Tuesday, May 26th, 2009
I recently finished reading Stealing MySpace, an interesting “inside-baseball” look at the building of MySpace and eventual sale to Rupert Murdoch’s News Corp. for $750MM.
While the MySpace story had a happy ending for most, it also reminded me of the surprisingly low e-CPM (effective CPM or cost per thousand) of many Web sites that either sell through third-parties or have ad inventory that’s difficult for advertisers to understand/value.
MySpace earned an e-CPM of about $.20 in its early days (November 2004).
To put an eCPM of $.20 into perspective, that means that MySpace had to generate 500,000 page views on its Web site to earn just $100 in advertising revenue…or 5 million page views to earn $1,000… or 50 million to earn $10,000.
Now, MySpace charged much higher CPMs (up to $2 or so) on many of its pages, but the average it received for all of its pages was closer to $.20, according to the book.
For those of you thinking of selling advertising on your Web sites, I thought I’d add a few other less-known e-CPMs or CPMs for you:
- Mojam (a music Web site I founded and sold) — Mojam had an e-CPM of $.91 while I was running it.
- PlentyOfFish (free matchmaking site) — This innovative online matchmaking site had an e-CPM of $.75, in my estimation, during 2006 when various articles about their results (fueled when POF Founder Marcus Frind showed pictures of his giant Google AdSense checks (the calculation I’m using is $375,000 in monthly revenue divided by about 500MM monthly impressions).
- StevePavlina.com — This useful personal development site had a Google AdSense CPM of around $2.80 in December 2005 when he shared some stats on his site (note: I used the term “Google AdSense CPM” for this one because Steve Pavlina generates income from other sponsorship/affiliate-related sources that he didn’t disclose) (interestingly, Steve Pavlina appears to have taken down all of his AdSense ads since then).
- A Colleague of Mine’s Tips Web Site — Someone I know has a site currently (as of this month) generating 250,000 page views per month and about $200 per month in ad revenue; so his e-CPM is $.89.
Now, interestingly, while all these e-CPMs and CPMs seem low, all of the companies mentioned were profitable.

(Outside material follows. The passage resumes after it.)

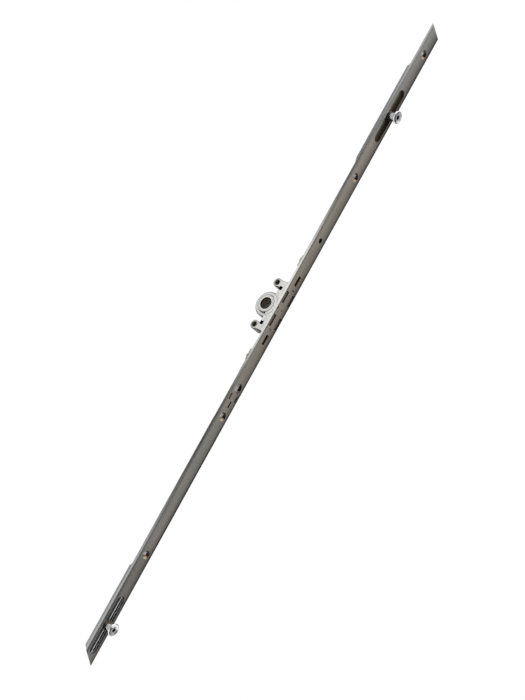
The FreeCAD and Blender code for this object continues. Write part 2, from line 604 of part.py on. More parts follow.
def make_lower_rod():
    body = new_body("lower_drive_rod")
    narrow, wide, neck = "(Size.rod_width / 2)", HALF_PLATE, "(Size.rod_neck_width / 2)"
    blade = "(Size.lower_blade_reach - Size.lower_cam_depth)"
    reach = "(Size.clip_slot_length / 2 + Size.travel + 1.2)"
    neck_top = f"(-Size.clip_slot_depth + {reach})"
    neck_low = f"(-Size.clip_slot_depth - {reach})"
    step = "(Size.rod_width - Size.rod_neck_width) / 2"

    right = [(narrow, f"-{ROD_START}"), (narrow, f"{neck_top} + {step}"), (neck, neck_top),
             (neck, neck_low), (narrow, f"{neck_low} - {step}"), (narrow, f"{blade} + Size.blade_taper"),
             (wide, blade), (wide, f"Size.bottom_slant - {PLATE_BOTTOM}")]
    strip = new_sketch(body, "XZ_Plane", ROD_LAYER)
    draw_outline(strip, right + [(f"-({x})", z) for x, z in reversed(right)])
    grow(body, strip, "Size.rod_thickness")

    # The lower end is cut in the same slanting stroke as the faceplate
    shift = f"({ROD_FRONT} + Size.backset) * {BEVEL_RATE}"
    tail = new_sketch(body, "XZ_Plane", f"-{ROD_FRONT}")
    draw_outline(tail, [(wide, blade), (wide, f"{shift} - {PLATE_BOTTOM} - Size.bottom_slant"),
                        (f"-{wide}", f"{shift} - {PLATE_BOTTOM}"), (f"-{wide}", blade)])
    shear(grow(body, tail, "Size.rod_thickness"))

    openings = new_sketch(body, "XZ_Plane", ROD_LAYER)
    for height in ("-Size.lower_screw_depth", "-Size.bottom_screw_depth"):
        draw_slot(openings, "0", f"{height} - {SLOT_REACH} + Size.rod_slot_width / 2",
                  f"{height} + {SLOT_REACH} - Size.rod_slot_width / 2", "Size.rod_slot_width")
    draw_circle(openings, "0", "-Size.lower_cam_depth", "Size.tenon_diameter + 2 * Size.bearing_clearance")
    cut(body, openings, "Size.rod_thickness", True)
    return body


# Cams: an eccentric stud riveted in the rod, a mushroom roller that turns on it, a collar
# that slides in the faceplate's slot, and a washer under the riveted end
CAM_PLACES = {"upper": ("Size.upper_cam_height", "+"), "lower": ("-Size.lower_cam_depth", "-")}
COLLAR_TOP = "(-Size.backset - Size.collar_rise)"
HEAD_TOP = "(-Size.backset - Size.head_rise)"


def make_stud(where):
    height, sign = CAM_PLACES[where]
    body = new_body(f"{where}_cam_stud")
    gap = "Size.bearing_clearance"
    tenon, flange = "Size.tenon_diameter / 2", "Size.flange_diameter / 2"
    washer_back = f"({ROD_BACK} + Size.washer_thickness + {gap})"
    rivet = "Size.tenon_head_diameter / 2"
    foot = new_sketch(body, "XY_Plane", height)
    draw_outline(foot, [("0", COLLAR_TOP), (flange, COLLAR_TOP), (flange, f"{ROD_FRONT} - {gap}"),
                        (tenon, f"{ROD_FRONT} - {gap}"), (tenon, washer_back), (rivet, washer_back),
                        (rivet, f"{washer_back} + Size.tenon_head_height"),
                        ("0", f"{washer_back} + Size.tenon_head_height")])
    turn(body, foot)
    journal, head = "Size.journal_diameter / 2", "Size.stud_head_diameter / 2"
    seat = f"({HEAD_TOP} + Size.stud_head_depth - {gap})"
    top = new_sketch(body, "XY_Plane", f"{height} {sign} Size.cam_offset")
    draw_outline(top, [("0", f"{HEAD_TOP} + {gap}"), (head, f"{HEAD_TOP} + {gap}"), (head, seat),
                       (journal, seat), (journal, f"{COLLAR_TOP} + 0.5"), ("0", f"{COLLAR_TOP} + 0.5")])
    turn(body, top)

    socket = new_sketch(body, "XZ_Plane", f"-({HEAD_TOP} + {gap})")
    corner = "(Size.key_socket / sqrt(3))"
    corners = [(f"{corner} * cos({angle} deg)", f"{height} {sign} Size.cam_offset + {corner} * sin({angle} deg)")
               for angle in range(15, 375, 60)]
    draw_outline(socket, corners)
    cut(body, socket, "Size.key_socket_depth")
    return body


def make_roller(where):
    height, sign = CAM_PLACES[where]
    body = new_body(f"{where}_cam_roller")
    gap = "Size.bearing_clearance"
    bore = f"(Size.journal_diameter / 2 + {gap})"
    seat = f"(Size.stud_head_diameter / 2 + {gap})"
    neck, head = "Size.neck_diameter / 2", "Size.head_diameter / 2"
    low = f"({COLLAR_TOP} - 2 * {gap})"
    under = f"({HEAD_TOP} + Size.head_thickness)"
    seat_level = f"{HEAD_TOP} + Size.stud_head_depth"
    profile = new_sketch(body, "XY_Plane", f"{height} {sign} Size.cam_offset")
    draw_outline(profile, [(bore, low), (neck, low), (neck, f"{under} + Size.flare_height"),
                           (f"{head} - 0.7", under), (head, under), (head, f"{HEAD_TOP} + Size.head_chamfer"),
                           (f"{head} - Size.head_chamfer", HEAD_TOP), (seat, HEAD_TOP),
                           (seat, seat_level), (bore, seat_level)])
    turn(body, profile)
    return body


def make_ring(label, height, inner, outer, layer, thickness):
    """Flat ring round the tenon's axis."""
    body = new_body(label)
    sketch = new_sketch(body, "XZ_Plane", layer)
    draw_circle(sketch, "0", height, outer)
    draw_circle(sketch, "0", height, inner)
    grow(body, sketch, thickness)
    return body


# Rivets: only their heads are modelled, seated on the piece that they close
def make_rivet_heads(label, places, axis):
    """Round heads along an axis, each given by the expressions of its foot."""
    heads = []
    turned = FreeCAD.Rotation(FreeCAD.Vector(0, 0, 1), axis)
    for place in places:
        head = doc.addObject("Part::Cylinder", "Head")
        head.setExpression("Radius", "Size.rivet_head / 2")
        head.setExpression("Height", "Size.rivet_head_height")
        head.Placement = FreeCAD.Placement(FreeCAD.Vector(), turned)
        for coordinate, expression in zip("xyz", place):
            head.setExpression(f"Placement.Base.{coordinate}", expression)
        heads.append(head)
    group = doc.addObject("Part::Compound", label)
    group.Label = label
    group.Links = heads
    return group


def make_housing_rivets():
    places = [("Size.casing_thickness / 2", "-Size.rivet_distance", f"{sign}{height}")
              for sign in ("", "-") for height in ("Size.inner_rivet_height", "Size.outer_rivet_height")]
    return make_rivet_heads("housing_rivets", places, FreeCAD.Vector(1, 0, 0))


def make_lap_rivets(label, sign):
    height = f"{sign}({ROD_START} + {LAP_END}) / 2"
    places = [(f"{side}Size.lap_rivet_offset", LAP_BACK, height) for side in ("-", "")]
    return make_rivet_heads(label, places, FreeCAD.Vector(0, 1, 0))


# Guides: black nylon pieces that hold the rods against the faceplate
GUIDE_FACE = f"({ROD_BACK} + Size.slide_gap)"
GUIDE_BACK = f"({GUIDE_FACE} + Size.guide_thickness)"
GUIDE_TIP = "(Size.stud_recess - Size.backset)"


def make_upper_guide():
    """A plate behind the rod, on a stud that passes the rod's slot into the faceplate."""
    body = new_body("upper_rod_guide")
    block = new_sketch(body, "XZ_Plane", f"-{GUIDE_BACK}")
    draw_box(block, "0 * Size.guide_width", "Size.stud_height - Size.guide_lead + Size.guide_length / 2",
             "Size.guide_width", "Size.guide_length")
    grow(body, block, "Size.guide_thickness")
    level = value(GUIDE_BACK)
    dress(body, "Chamfer", lambda edge: all(near(v.Point.y, level) for v in edge.Vertexes),
          "Size.guide_thickness / 3")
    stud = new_sketch(body, "XZ_Plane", f"-({GUIDE_BACK} - 0.5)")
    draw_circle(stud, "0", "Size.stud_height", "Size.stud_hole - Size.guide_fit")
    grow(body, stud, f"{GUIDE_BACK} - 0.5 - {GUIDE_TIP}")
    return body


def make_lower_guide():
    """A clip round the rod's neck, with a leg each side that is pressed into the faceplate.
    Its back runs on as a leaf that closes the view hole beside the rod."""
    body = new_body("lower_rod_guide")
    outside = "(Size.clip_slot_offset + (Size.clip_slot_width - Size.guide_fit) / 2)"
    inside = "(Size.clip_slot_offset - (Size.clip_slot_width - Size.guide_fit) / 2)"
    shoulder = f"({GUIDE_FACE} - Size.guide_thickness / 4)"
    long = "(Size.clip_slot_length - Size.guide_fit)"
    clip = new_sketch(body, "XY_Plane", f"-Size.clip_slot_depth - {long} / 2")
    right = [(inside, GUIDE_FACE), (inside, GUIDE_TIP), (outside, GUIDE_TIP), (outside, shoulder),
             (f"{inside} - Size.guide_thickness / 5", GUIDE_BACK)]
    draw_outline(clip, right + [(f"-({x})", y) for x, y in reversed(right)])
    grow(body, clip, long)
    leaf = new_sketch(body, "XZ_Plane", f"-{GUIDE_BACK}")
    low = f"-Size.clip_slot_depth - {long} / 2"
    high = "Size.view_hole / 2 + 1.5 - Size.view_hole_depth"
    draw_outline(leaf, [("0", low), ("Size.leaf_width", low), ("Size.leaf_width", high), ("0", high)])
    grow(body, leaf, "Size.guide_thickness")
    return body


parts = [make_faceplate(), make_casing_half("gearbox_cover", -1), make_casing_half("gearbox_housing", 1),
         make_housing_rivets(), make_upper_guide(), make_lower_guide(), make_nut(), make_rack(),
         make_upper_rod(), make_lower_rod(), make_lap_rivets("upper_rack_rivets", ""),
         make_lap_rivets("lower_rack_rivets", "-")]
for where, (height, sign) in CAM_PLACES.items():
    parts.append(make_stud(where))
    parts.append(make_roller(where))
    parts.append(make_ring(f"{where}_cam_collar", height, "Size.flange_diameter + 2 * Size.bearing_clearance",
                           "Size.collar_diameter", f"-{ROD_FRONT}",
                           f"{ROD_FRONT} - {COLLAR_TOP}"))
    parts.append(make_ring(f"{where}_cam_washer", height, "Size.tenon_diameter + 2 * Size.bearing_clearance",
                           "Size.washer_diameter", f"-({ROD_BACK} + Size.washer_thickness)",
                           "Size.washer_thickness"))
doc.recompute()

for item in doc.Objects:
    if "Invalid" in item.State or "Error" in item.State:
        raise ValueError(f"{item.Name} failed: {item.State}")
for part in parts:
    if part.Shape.isNull() or not part.Shape.isValid() or not part.Shape.Solids:
        raise ValueError(f"{part.Label} has no valid solid")

os.makedirs("parts", exist_ok=True)
for part in parts:
    part.Shape.exportStep(f"parts/{part.Label}.step")
    box = part.Shape.BoundBox
    print(f"{part.Label}: {len(part.Shape.Solids)} solid(s), {part.Shape.Volume:.0f} mm3, "
          f"{box.XLength:.1f} x {box.YLength:.1f} x {box.ZLength:.1f}")
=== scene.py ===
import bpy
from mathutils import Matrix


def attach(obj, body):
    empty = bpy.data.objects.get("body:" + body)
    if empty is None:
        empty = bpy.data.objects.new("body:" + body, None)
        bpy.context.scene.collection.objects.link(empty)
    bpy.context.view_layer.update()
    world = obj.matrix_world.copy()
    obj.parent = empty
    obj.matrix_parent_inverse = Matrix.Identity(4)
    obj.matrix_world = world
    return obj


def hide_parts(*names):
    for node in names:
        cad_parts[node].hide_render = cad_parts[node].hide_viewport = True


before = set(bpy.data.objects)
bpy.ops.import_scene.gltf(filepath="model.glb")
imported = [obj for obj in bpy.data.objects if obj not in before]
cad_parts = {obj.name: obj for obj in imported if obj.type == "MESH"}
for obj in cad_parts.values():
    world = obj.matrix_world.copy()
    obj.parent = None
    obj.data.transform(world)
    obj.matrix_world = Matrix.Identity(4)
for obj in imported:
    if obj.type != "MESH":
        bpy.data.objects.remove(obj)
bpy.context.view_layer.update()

import math

import bmesh
import bpy
from mathutils import Matrix, Vector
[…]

That’s because their cost of delivering 1,000 page views was very, very cheap.
MySpace, for example, spent only $.07 on what I call “Hosting CPM” (i.e. delivering each of its 1,000 page views) in its early days (November 2004); and since they had minimal other expenses at the time they were able to break even at that point.
My colleague’s Tips Web site (in the fourth bullet above) spends only 3.5 cents in Hosting CPM and minimal other costs, so he makes a profit.
To see the other costs in running a Web site check out my How Much to Pay for a Customer article.
Your e-CPM Scales as You Scale
The economies of scale work in your favor as you are able to command higher CPMs as your volume of page views (and brand value) increase.
For example, MySpace is now reportedly generating $75MM per month through about 40 billion page views for an e-CPM of about $1.88, according to this Silicon Alley Insider article.
So, they almost 10Xed their e-CPM from their early days!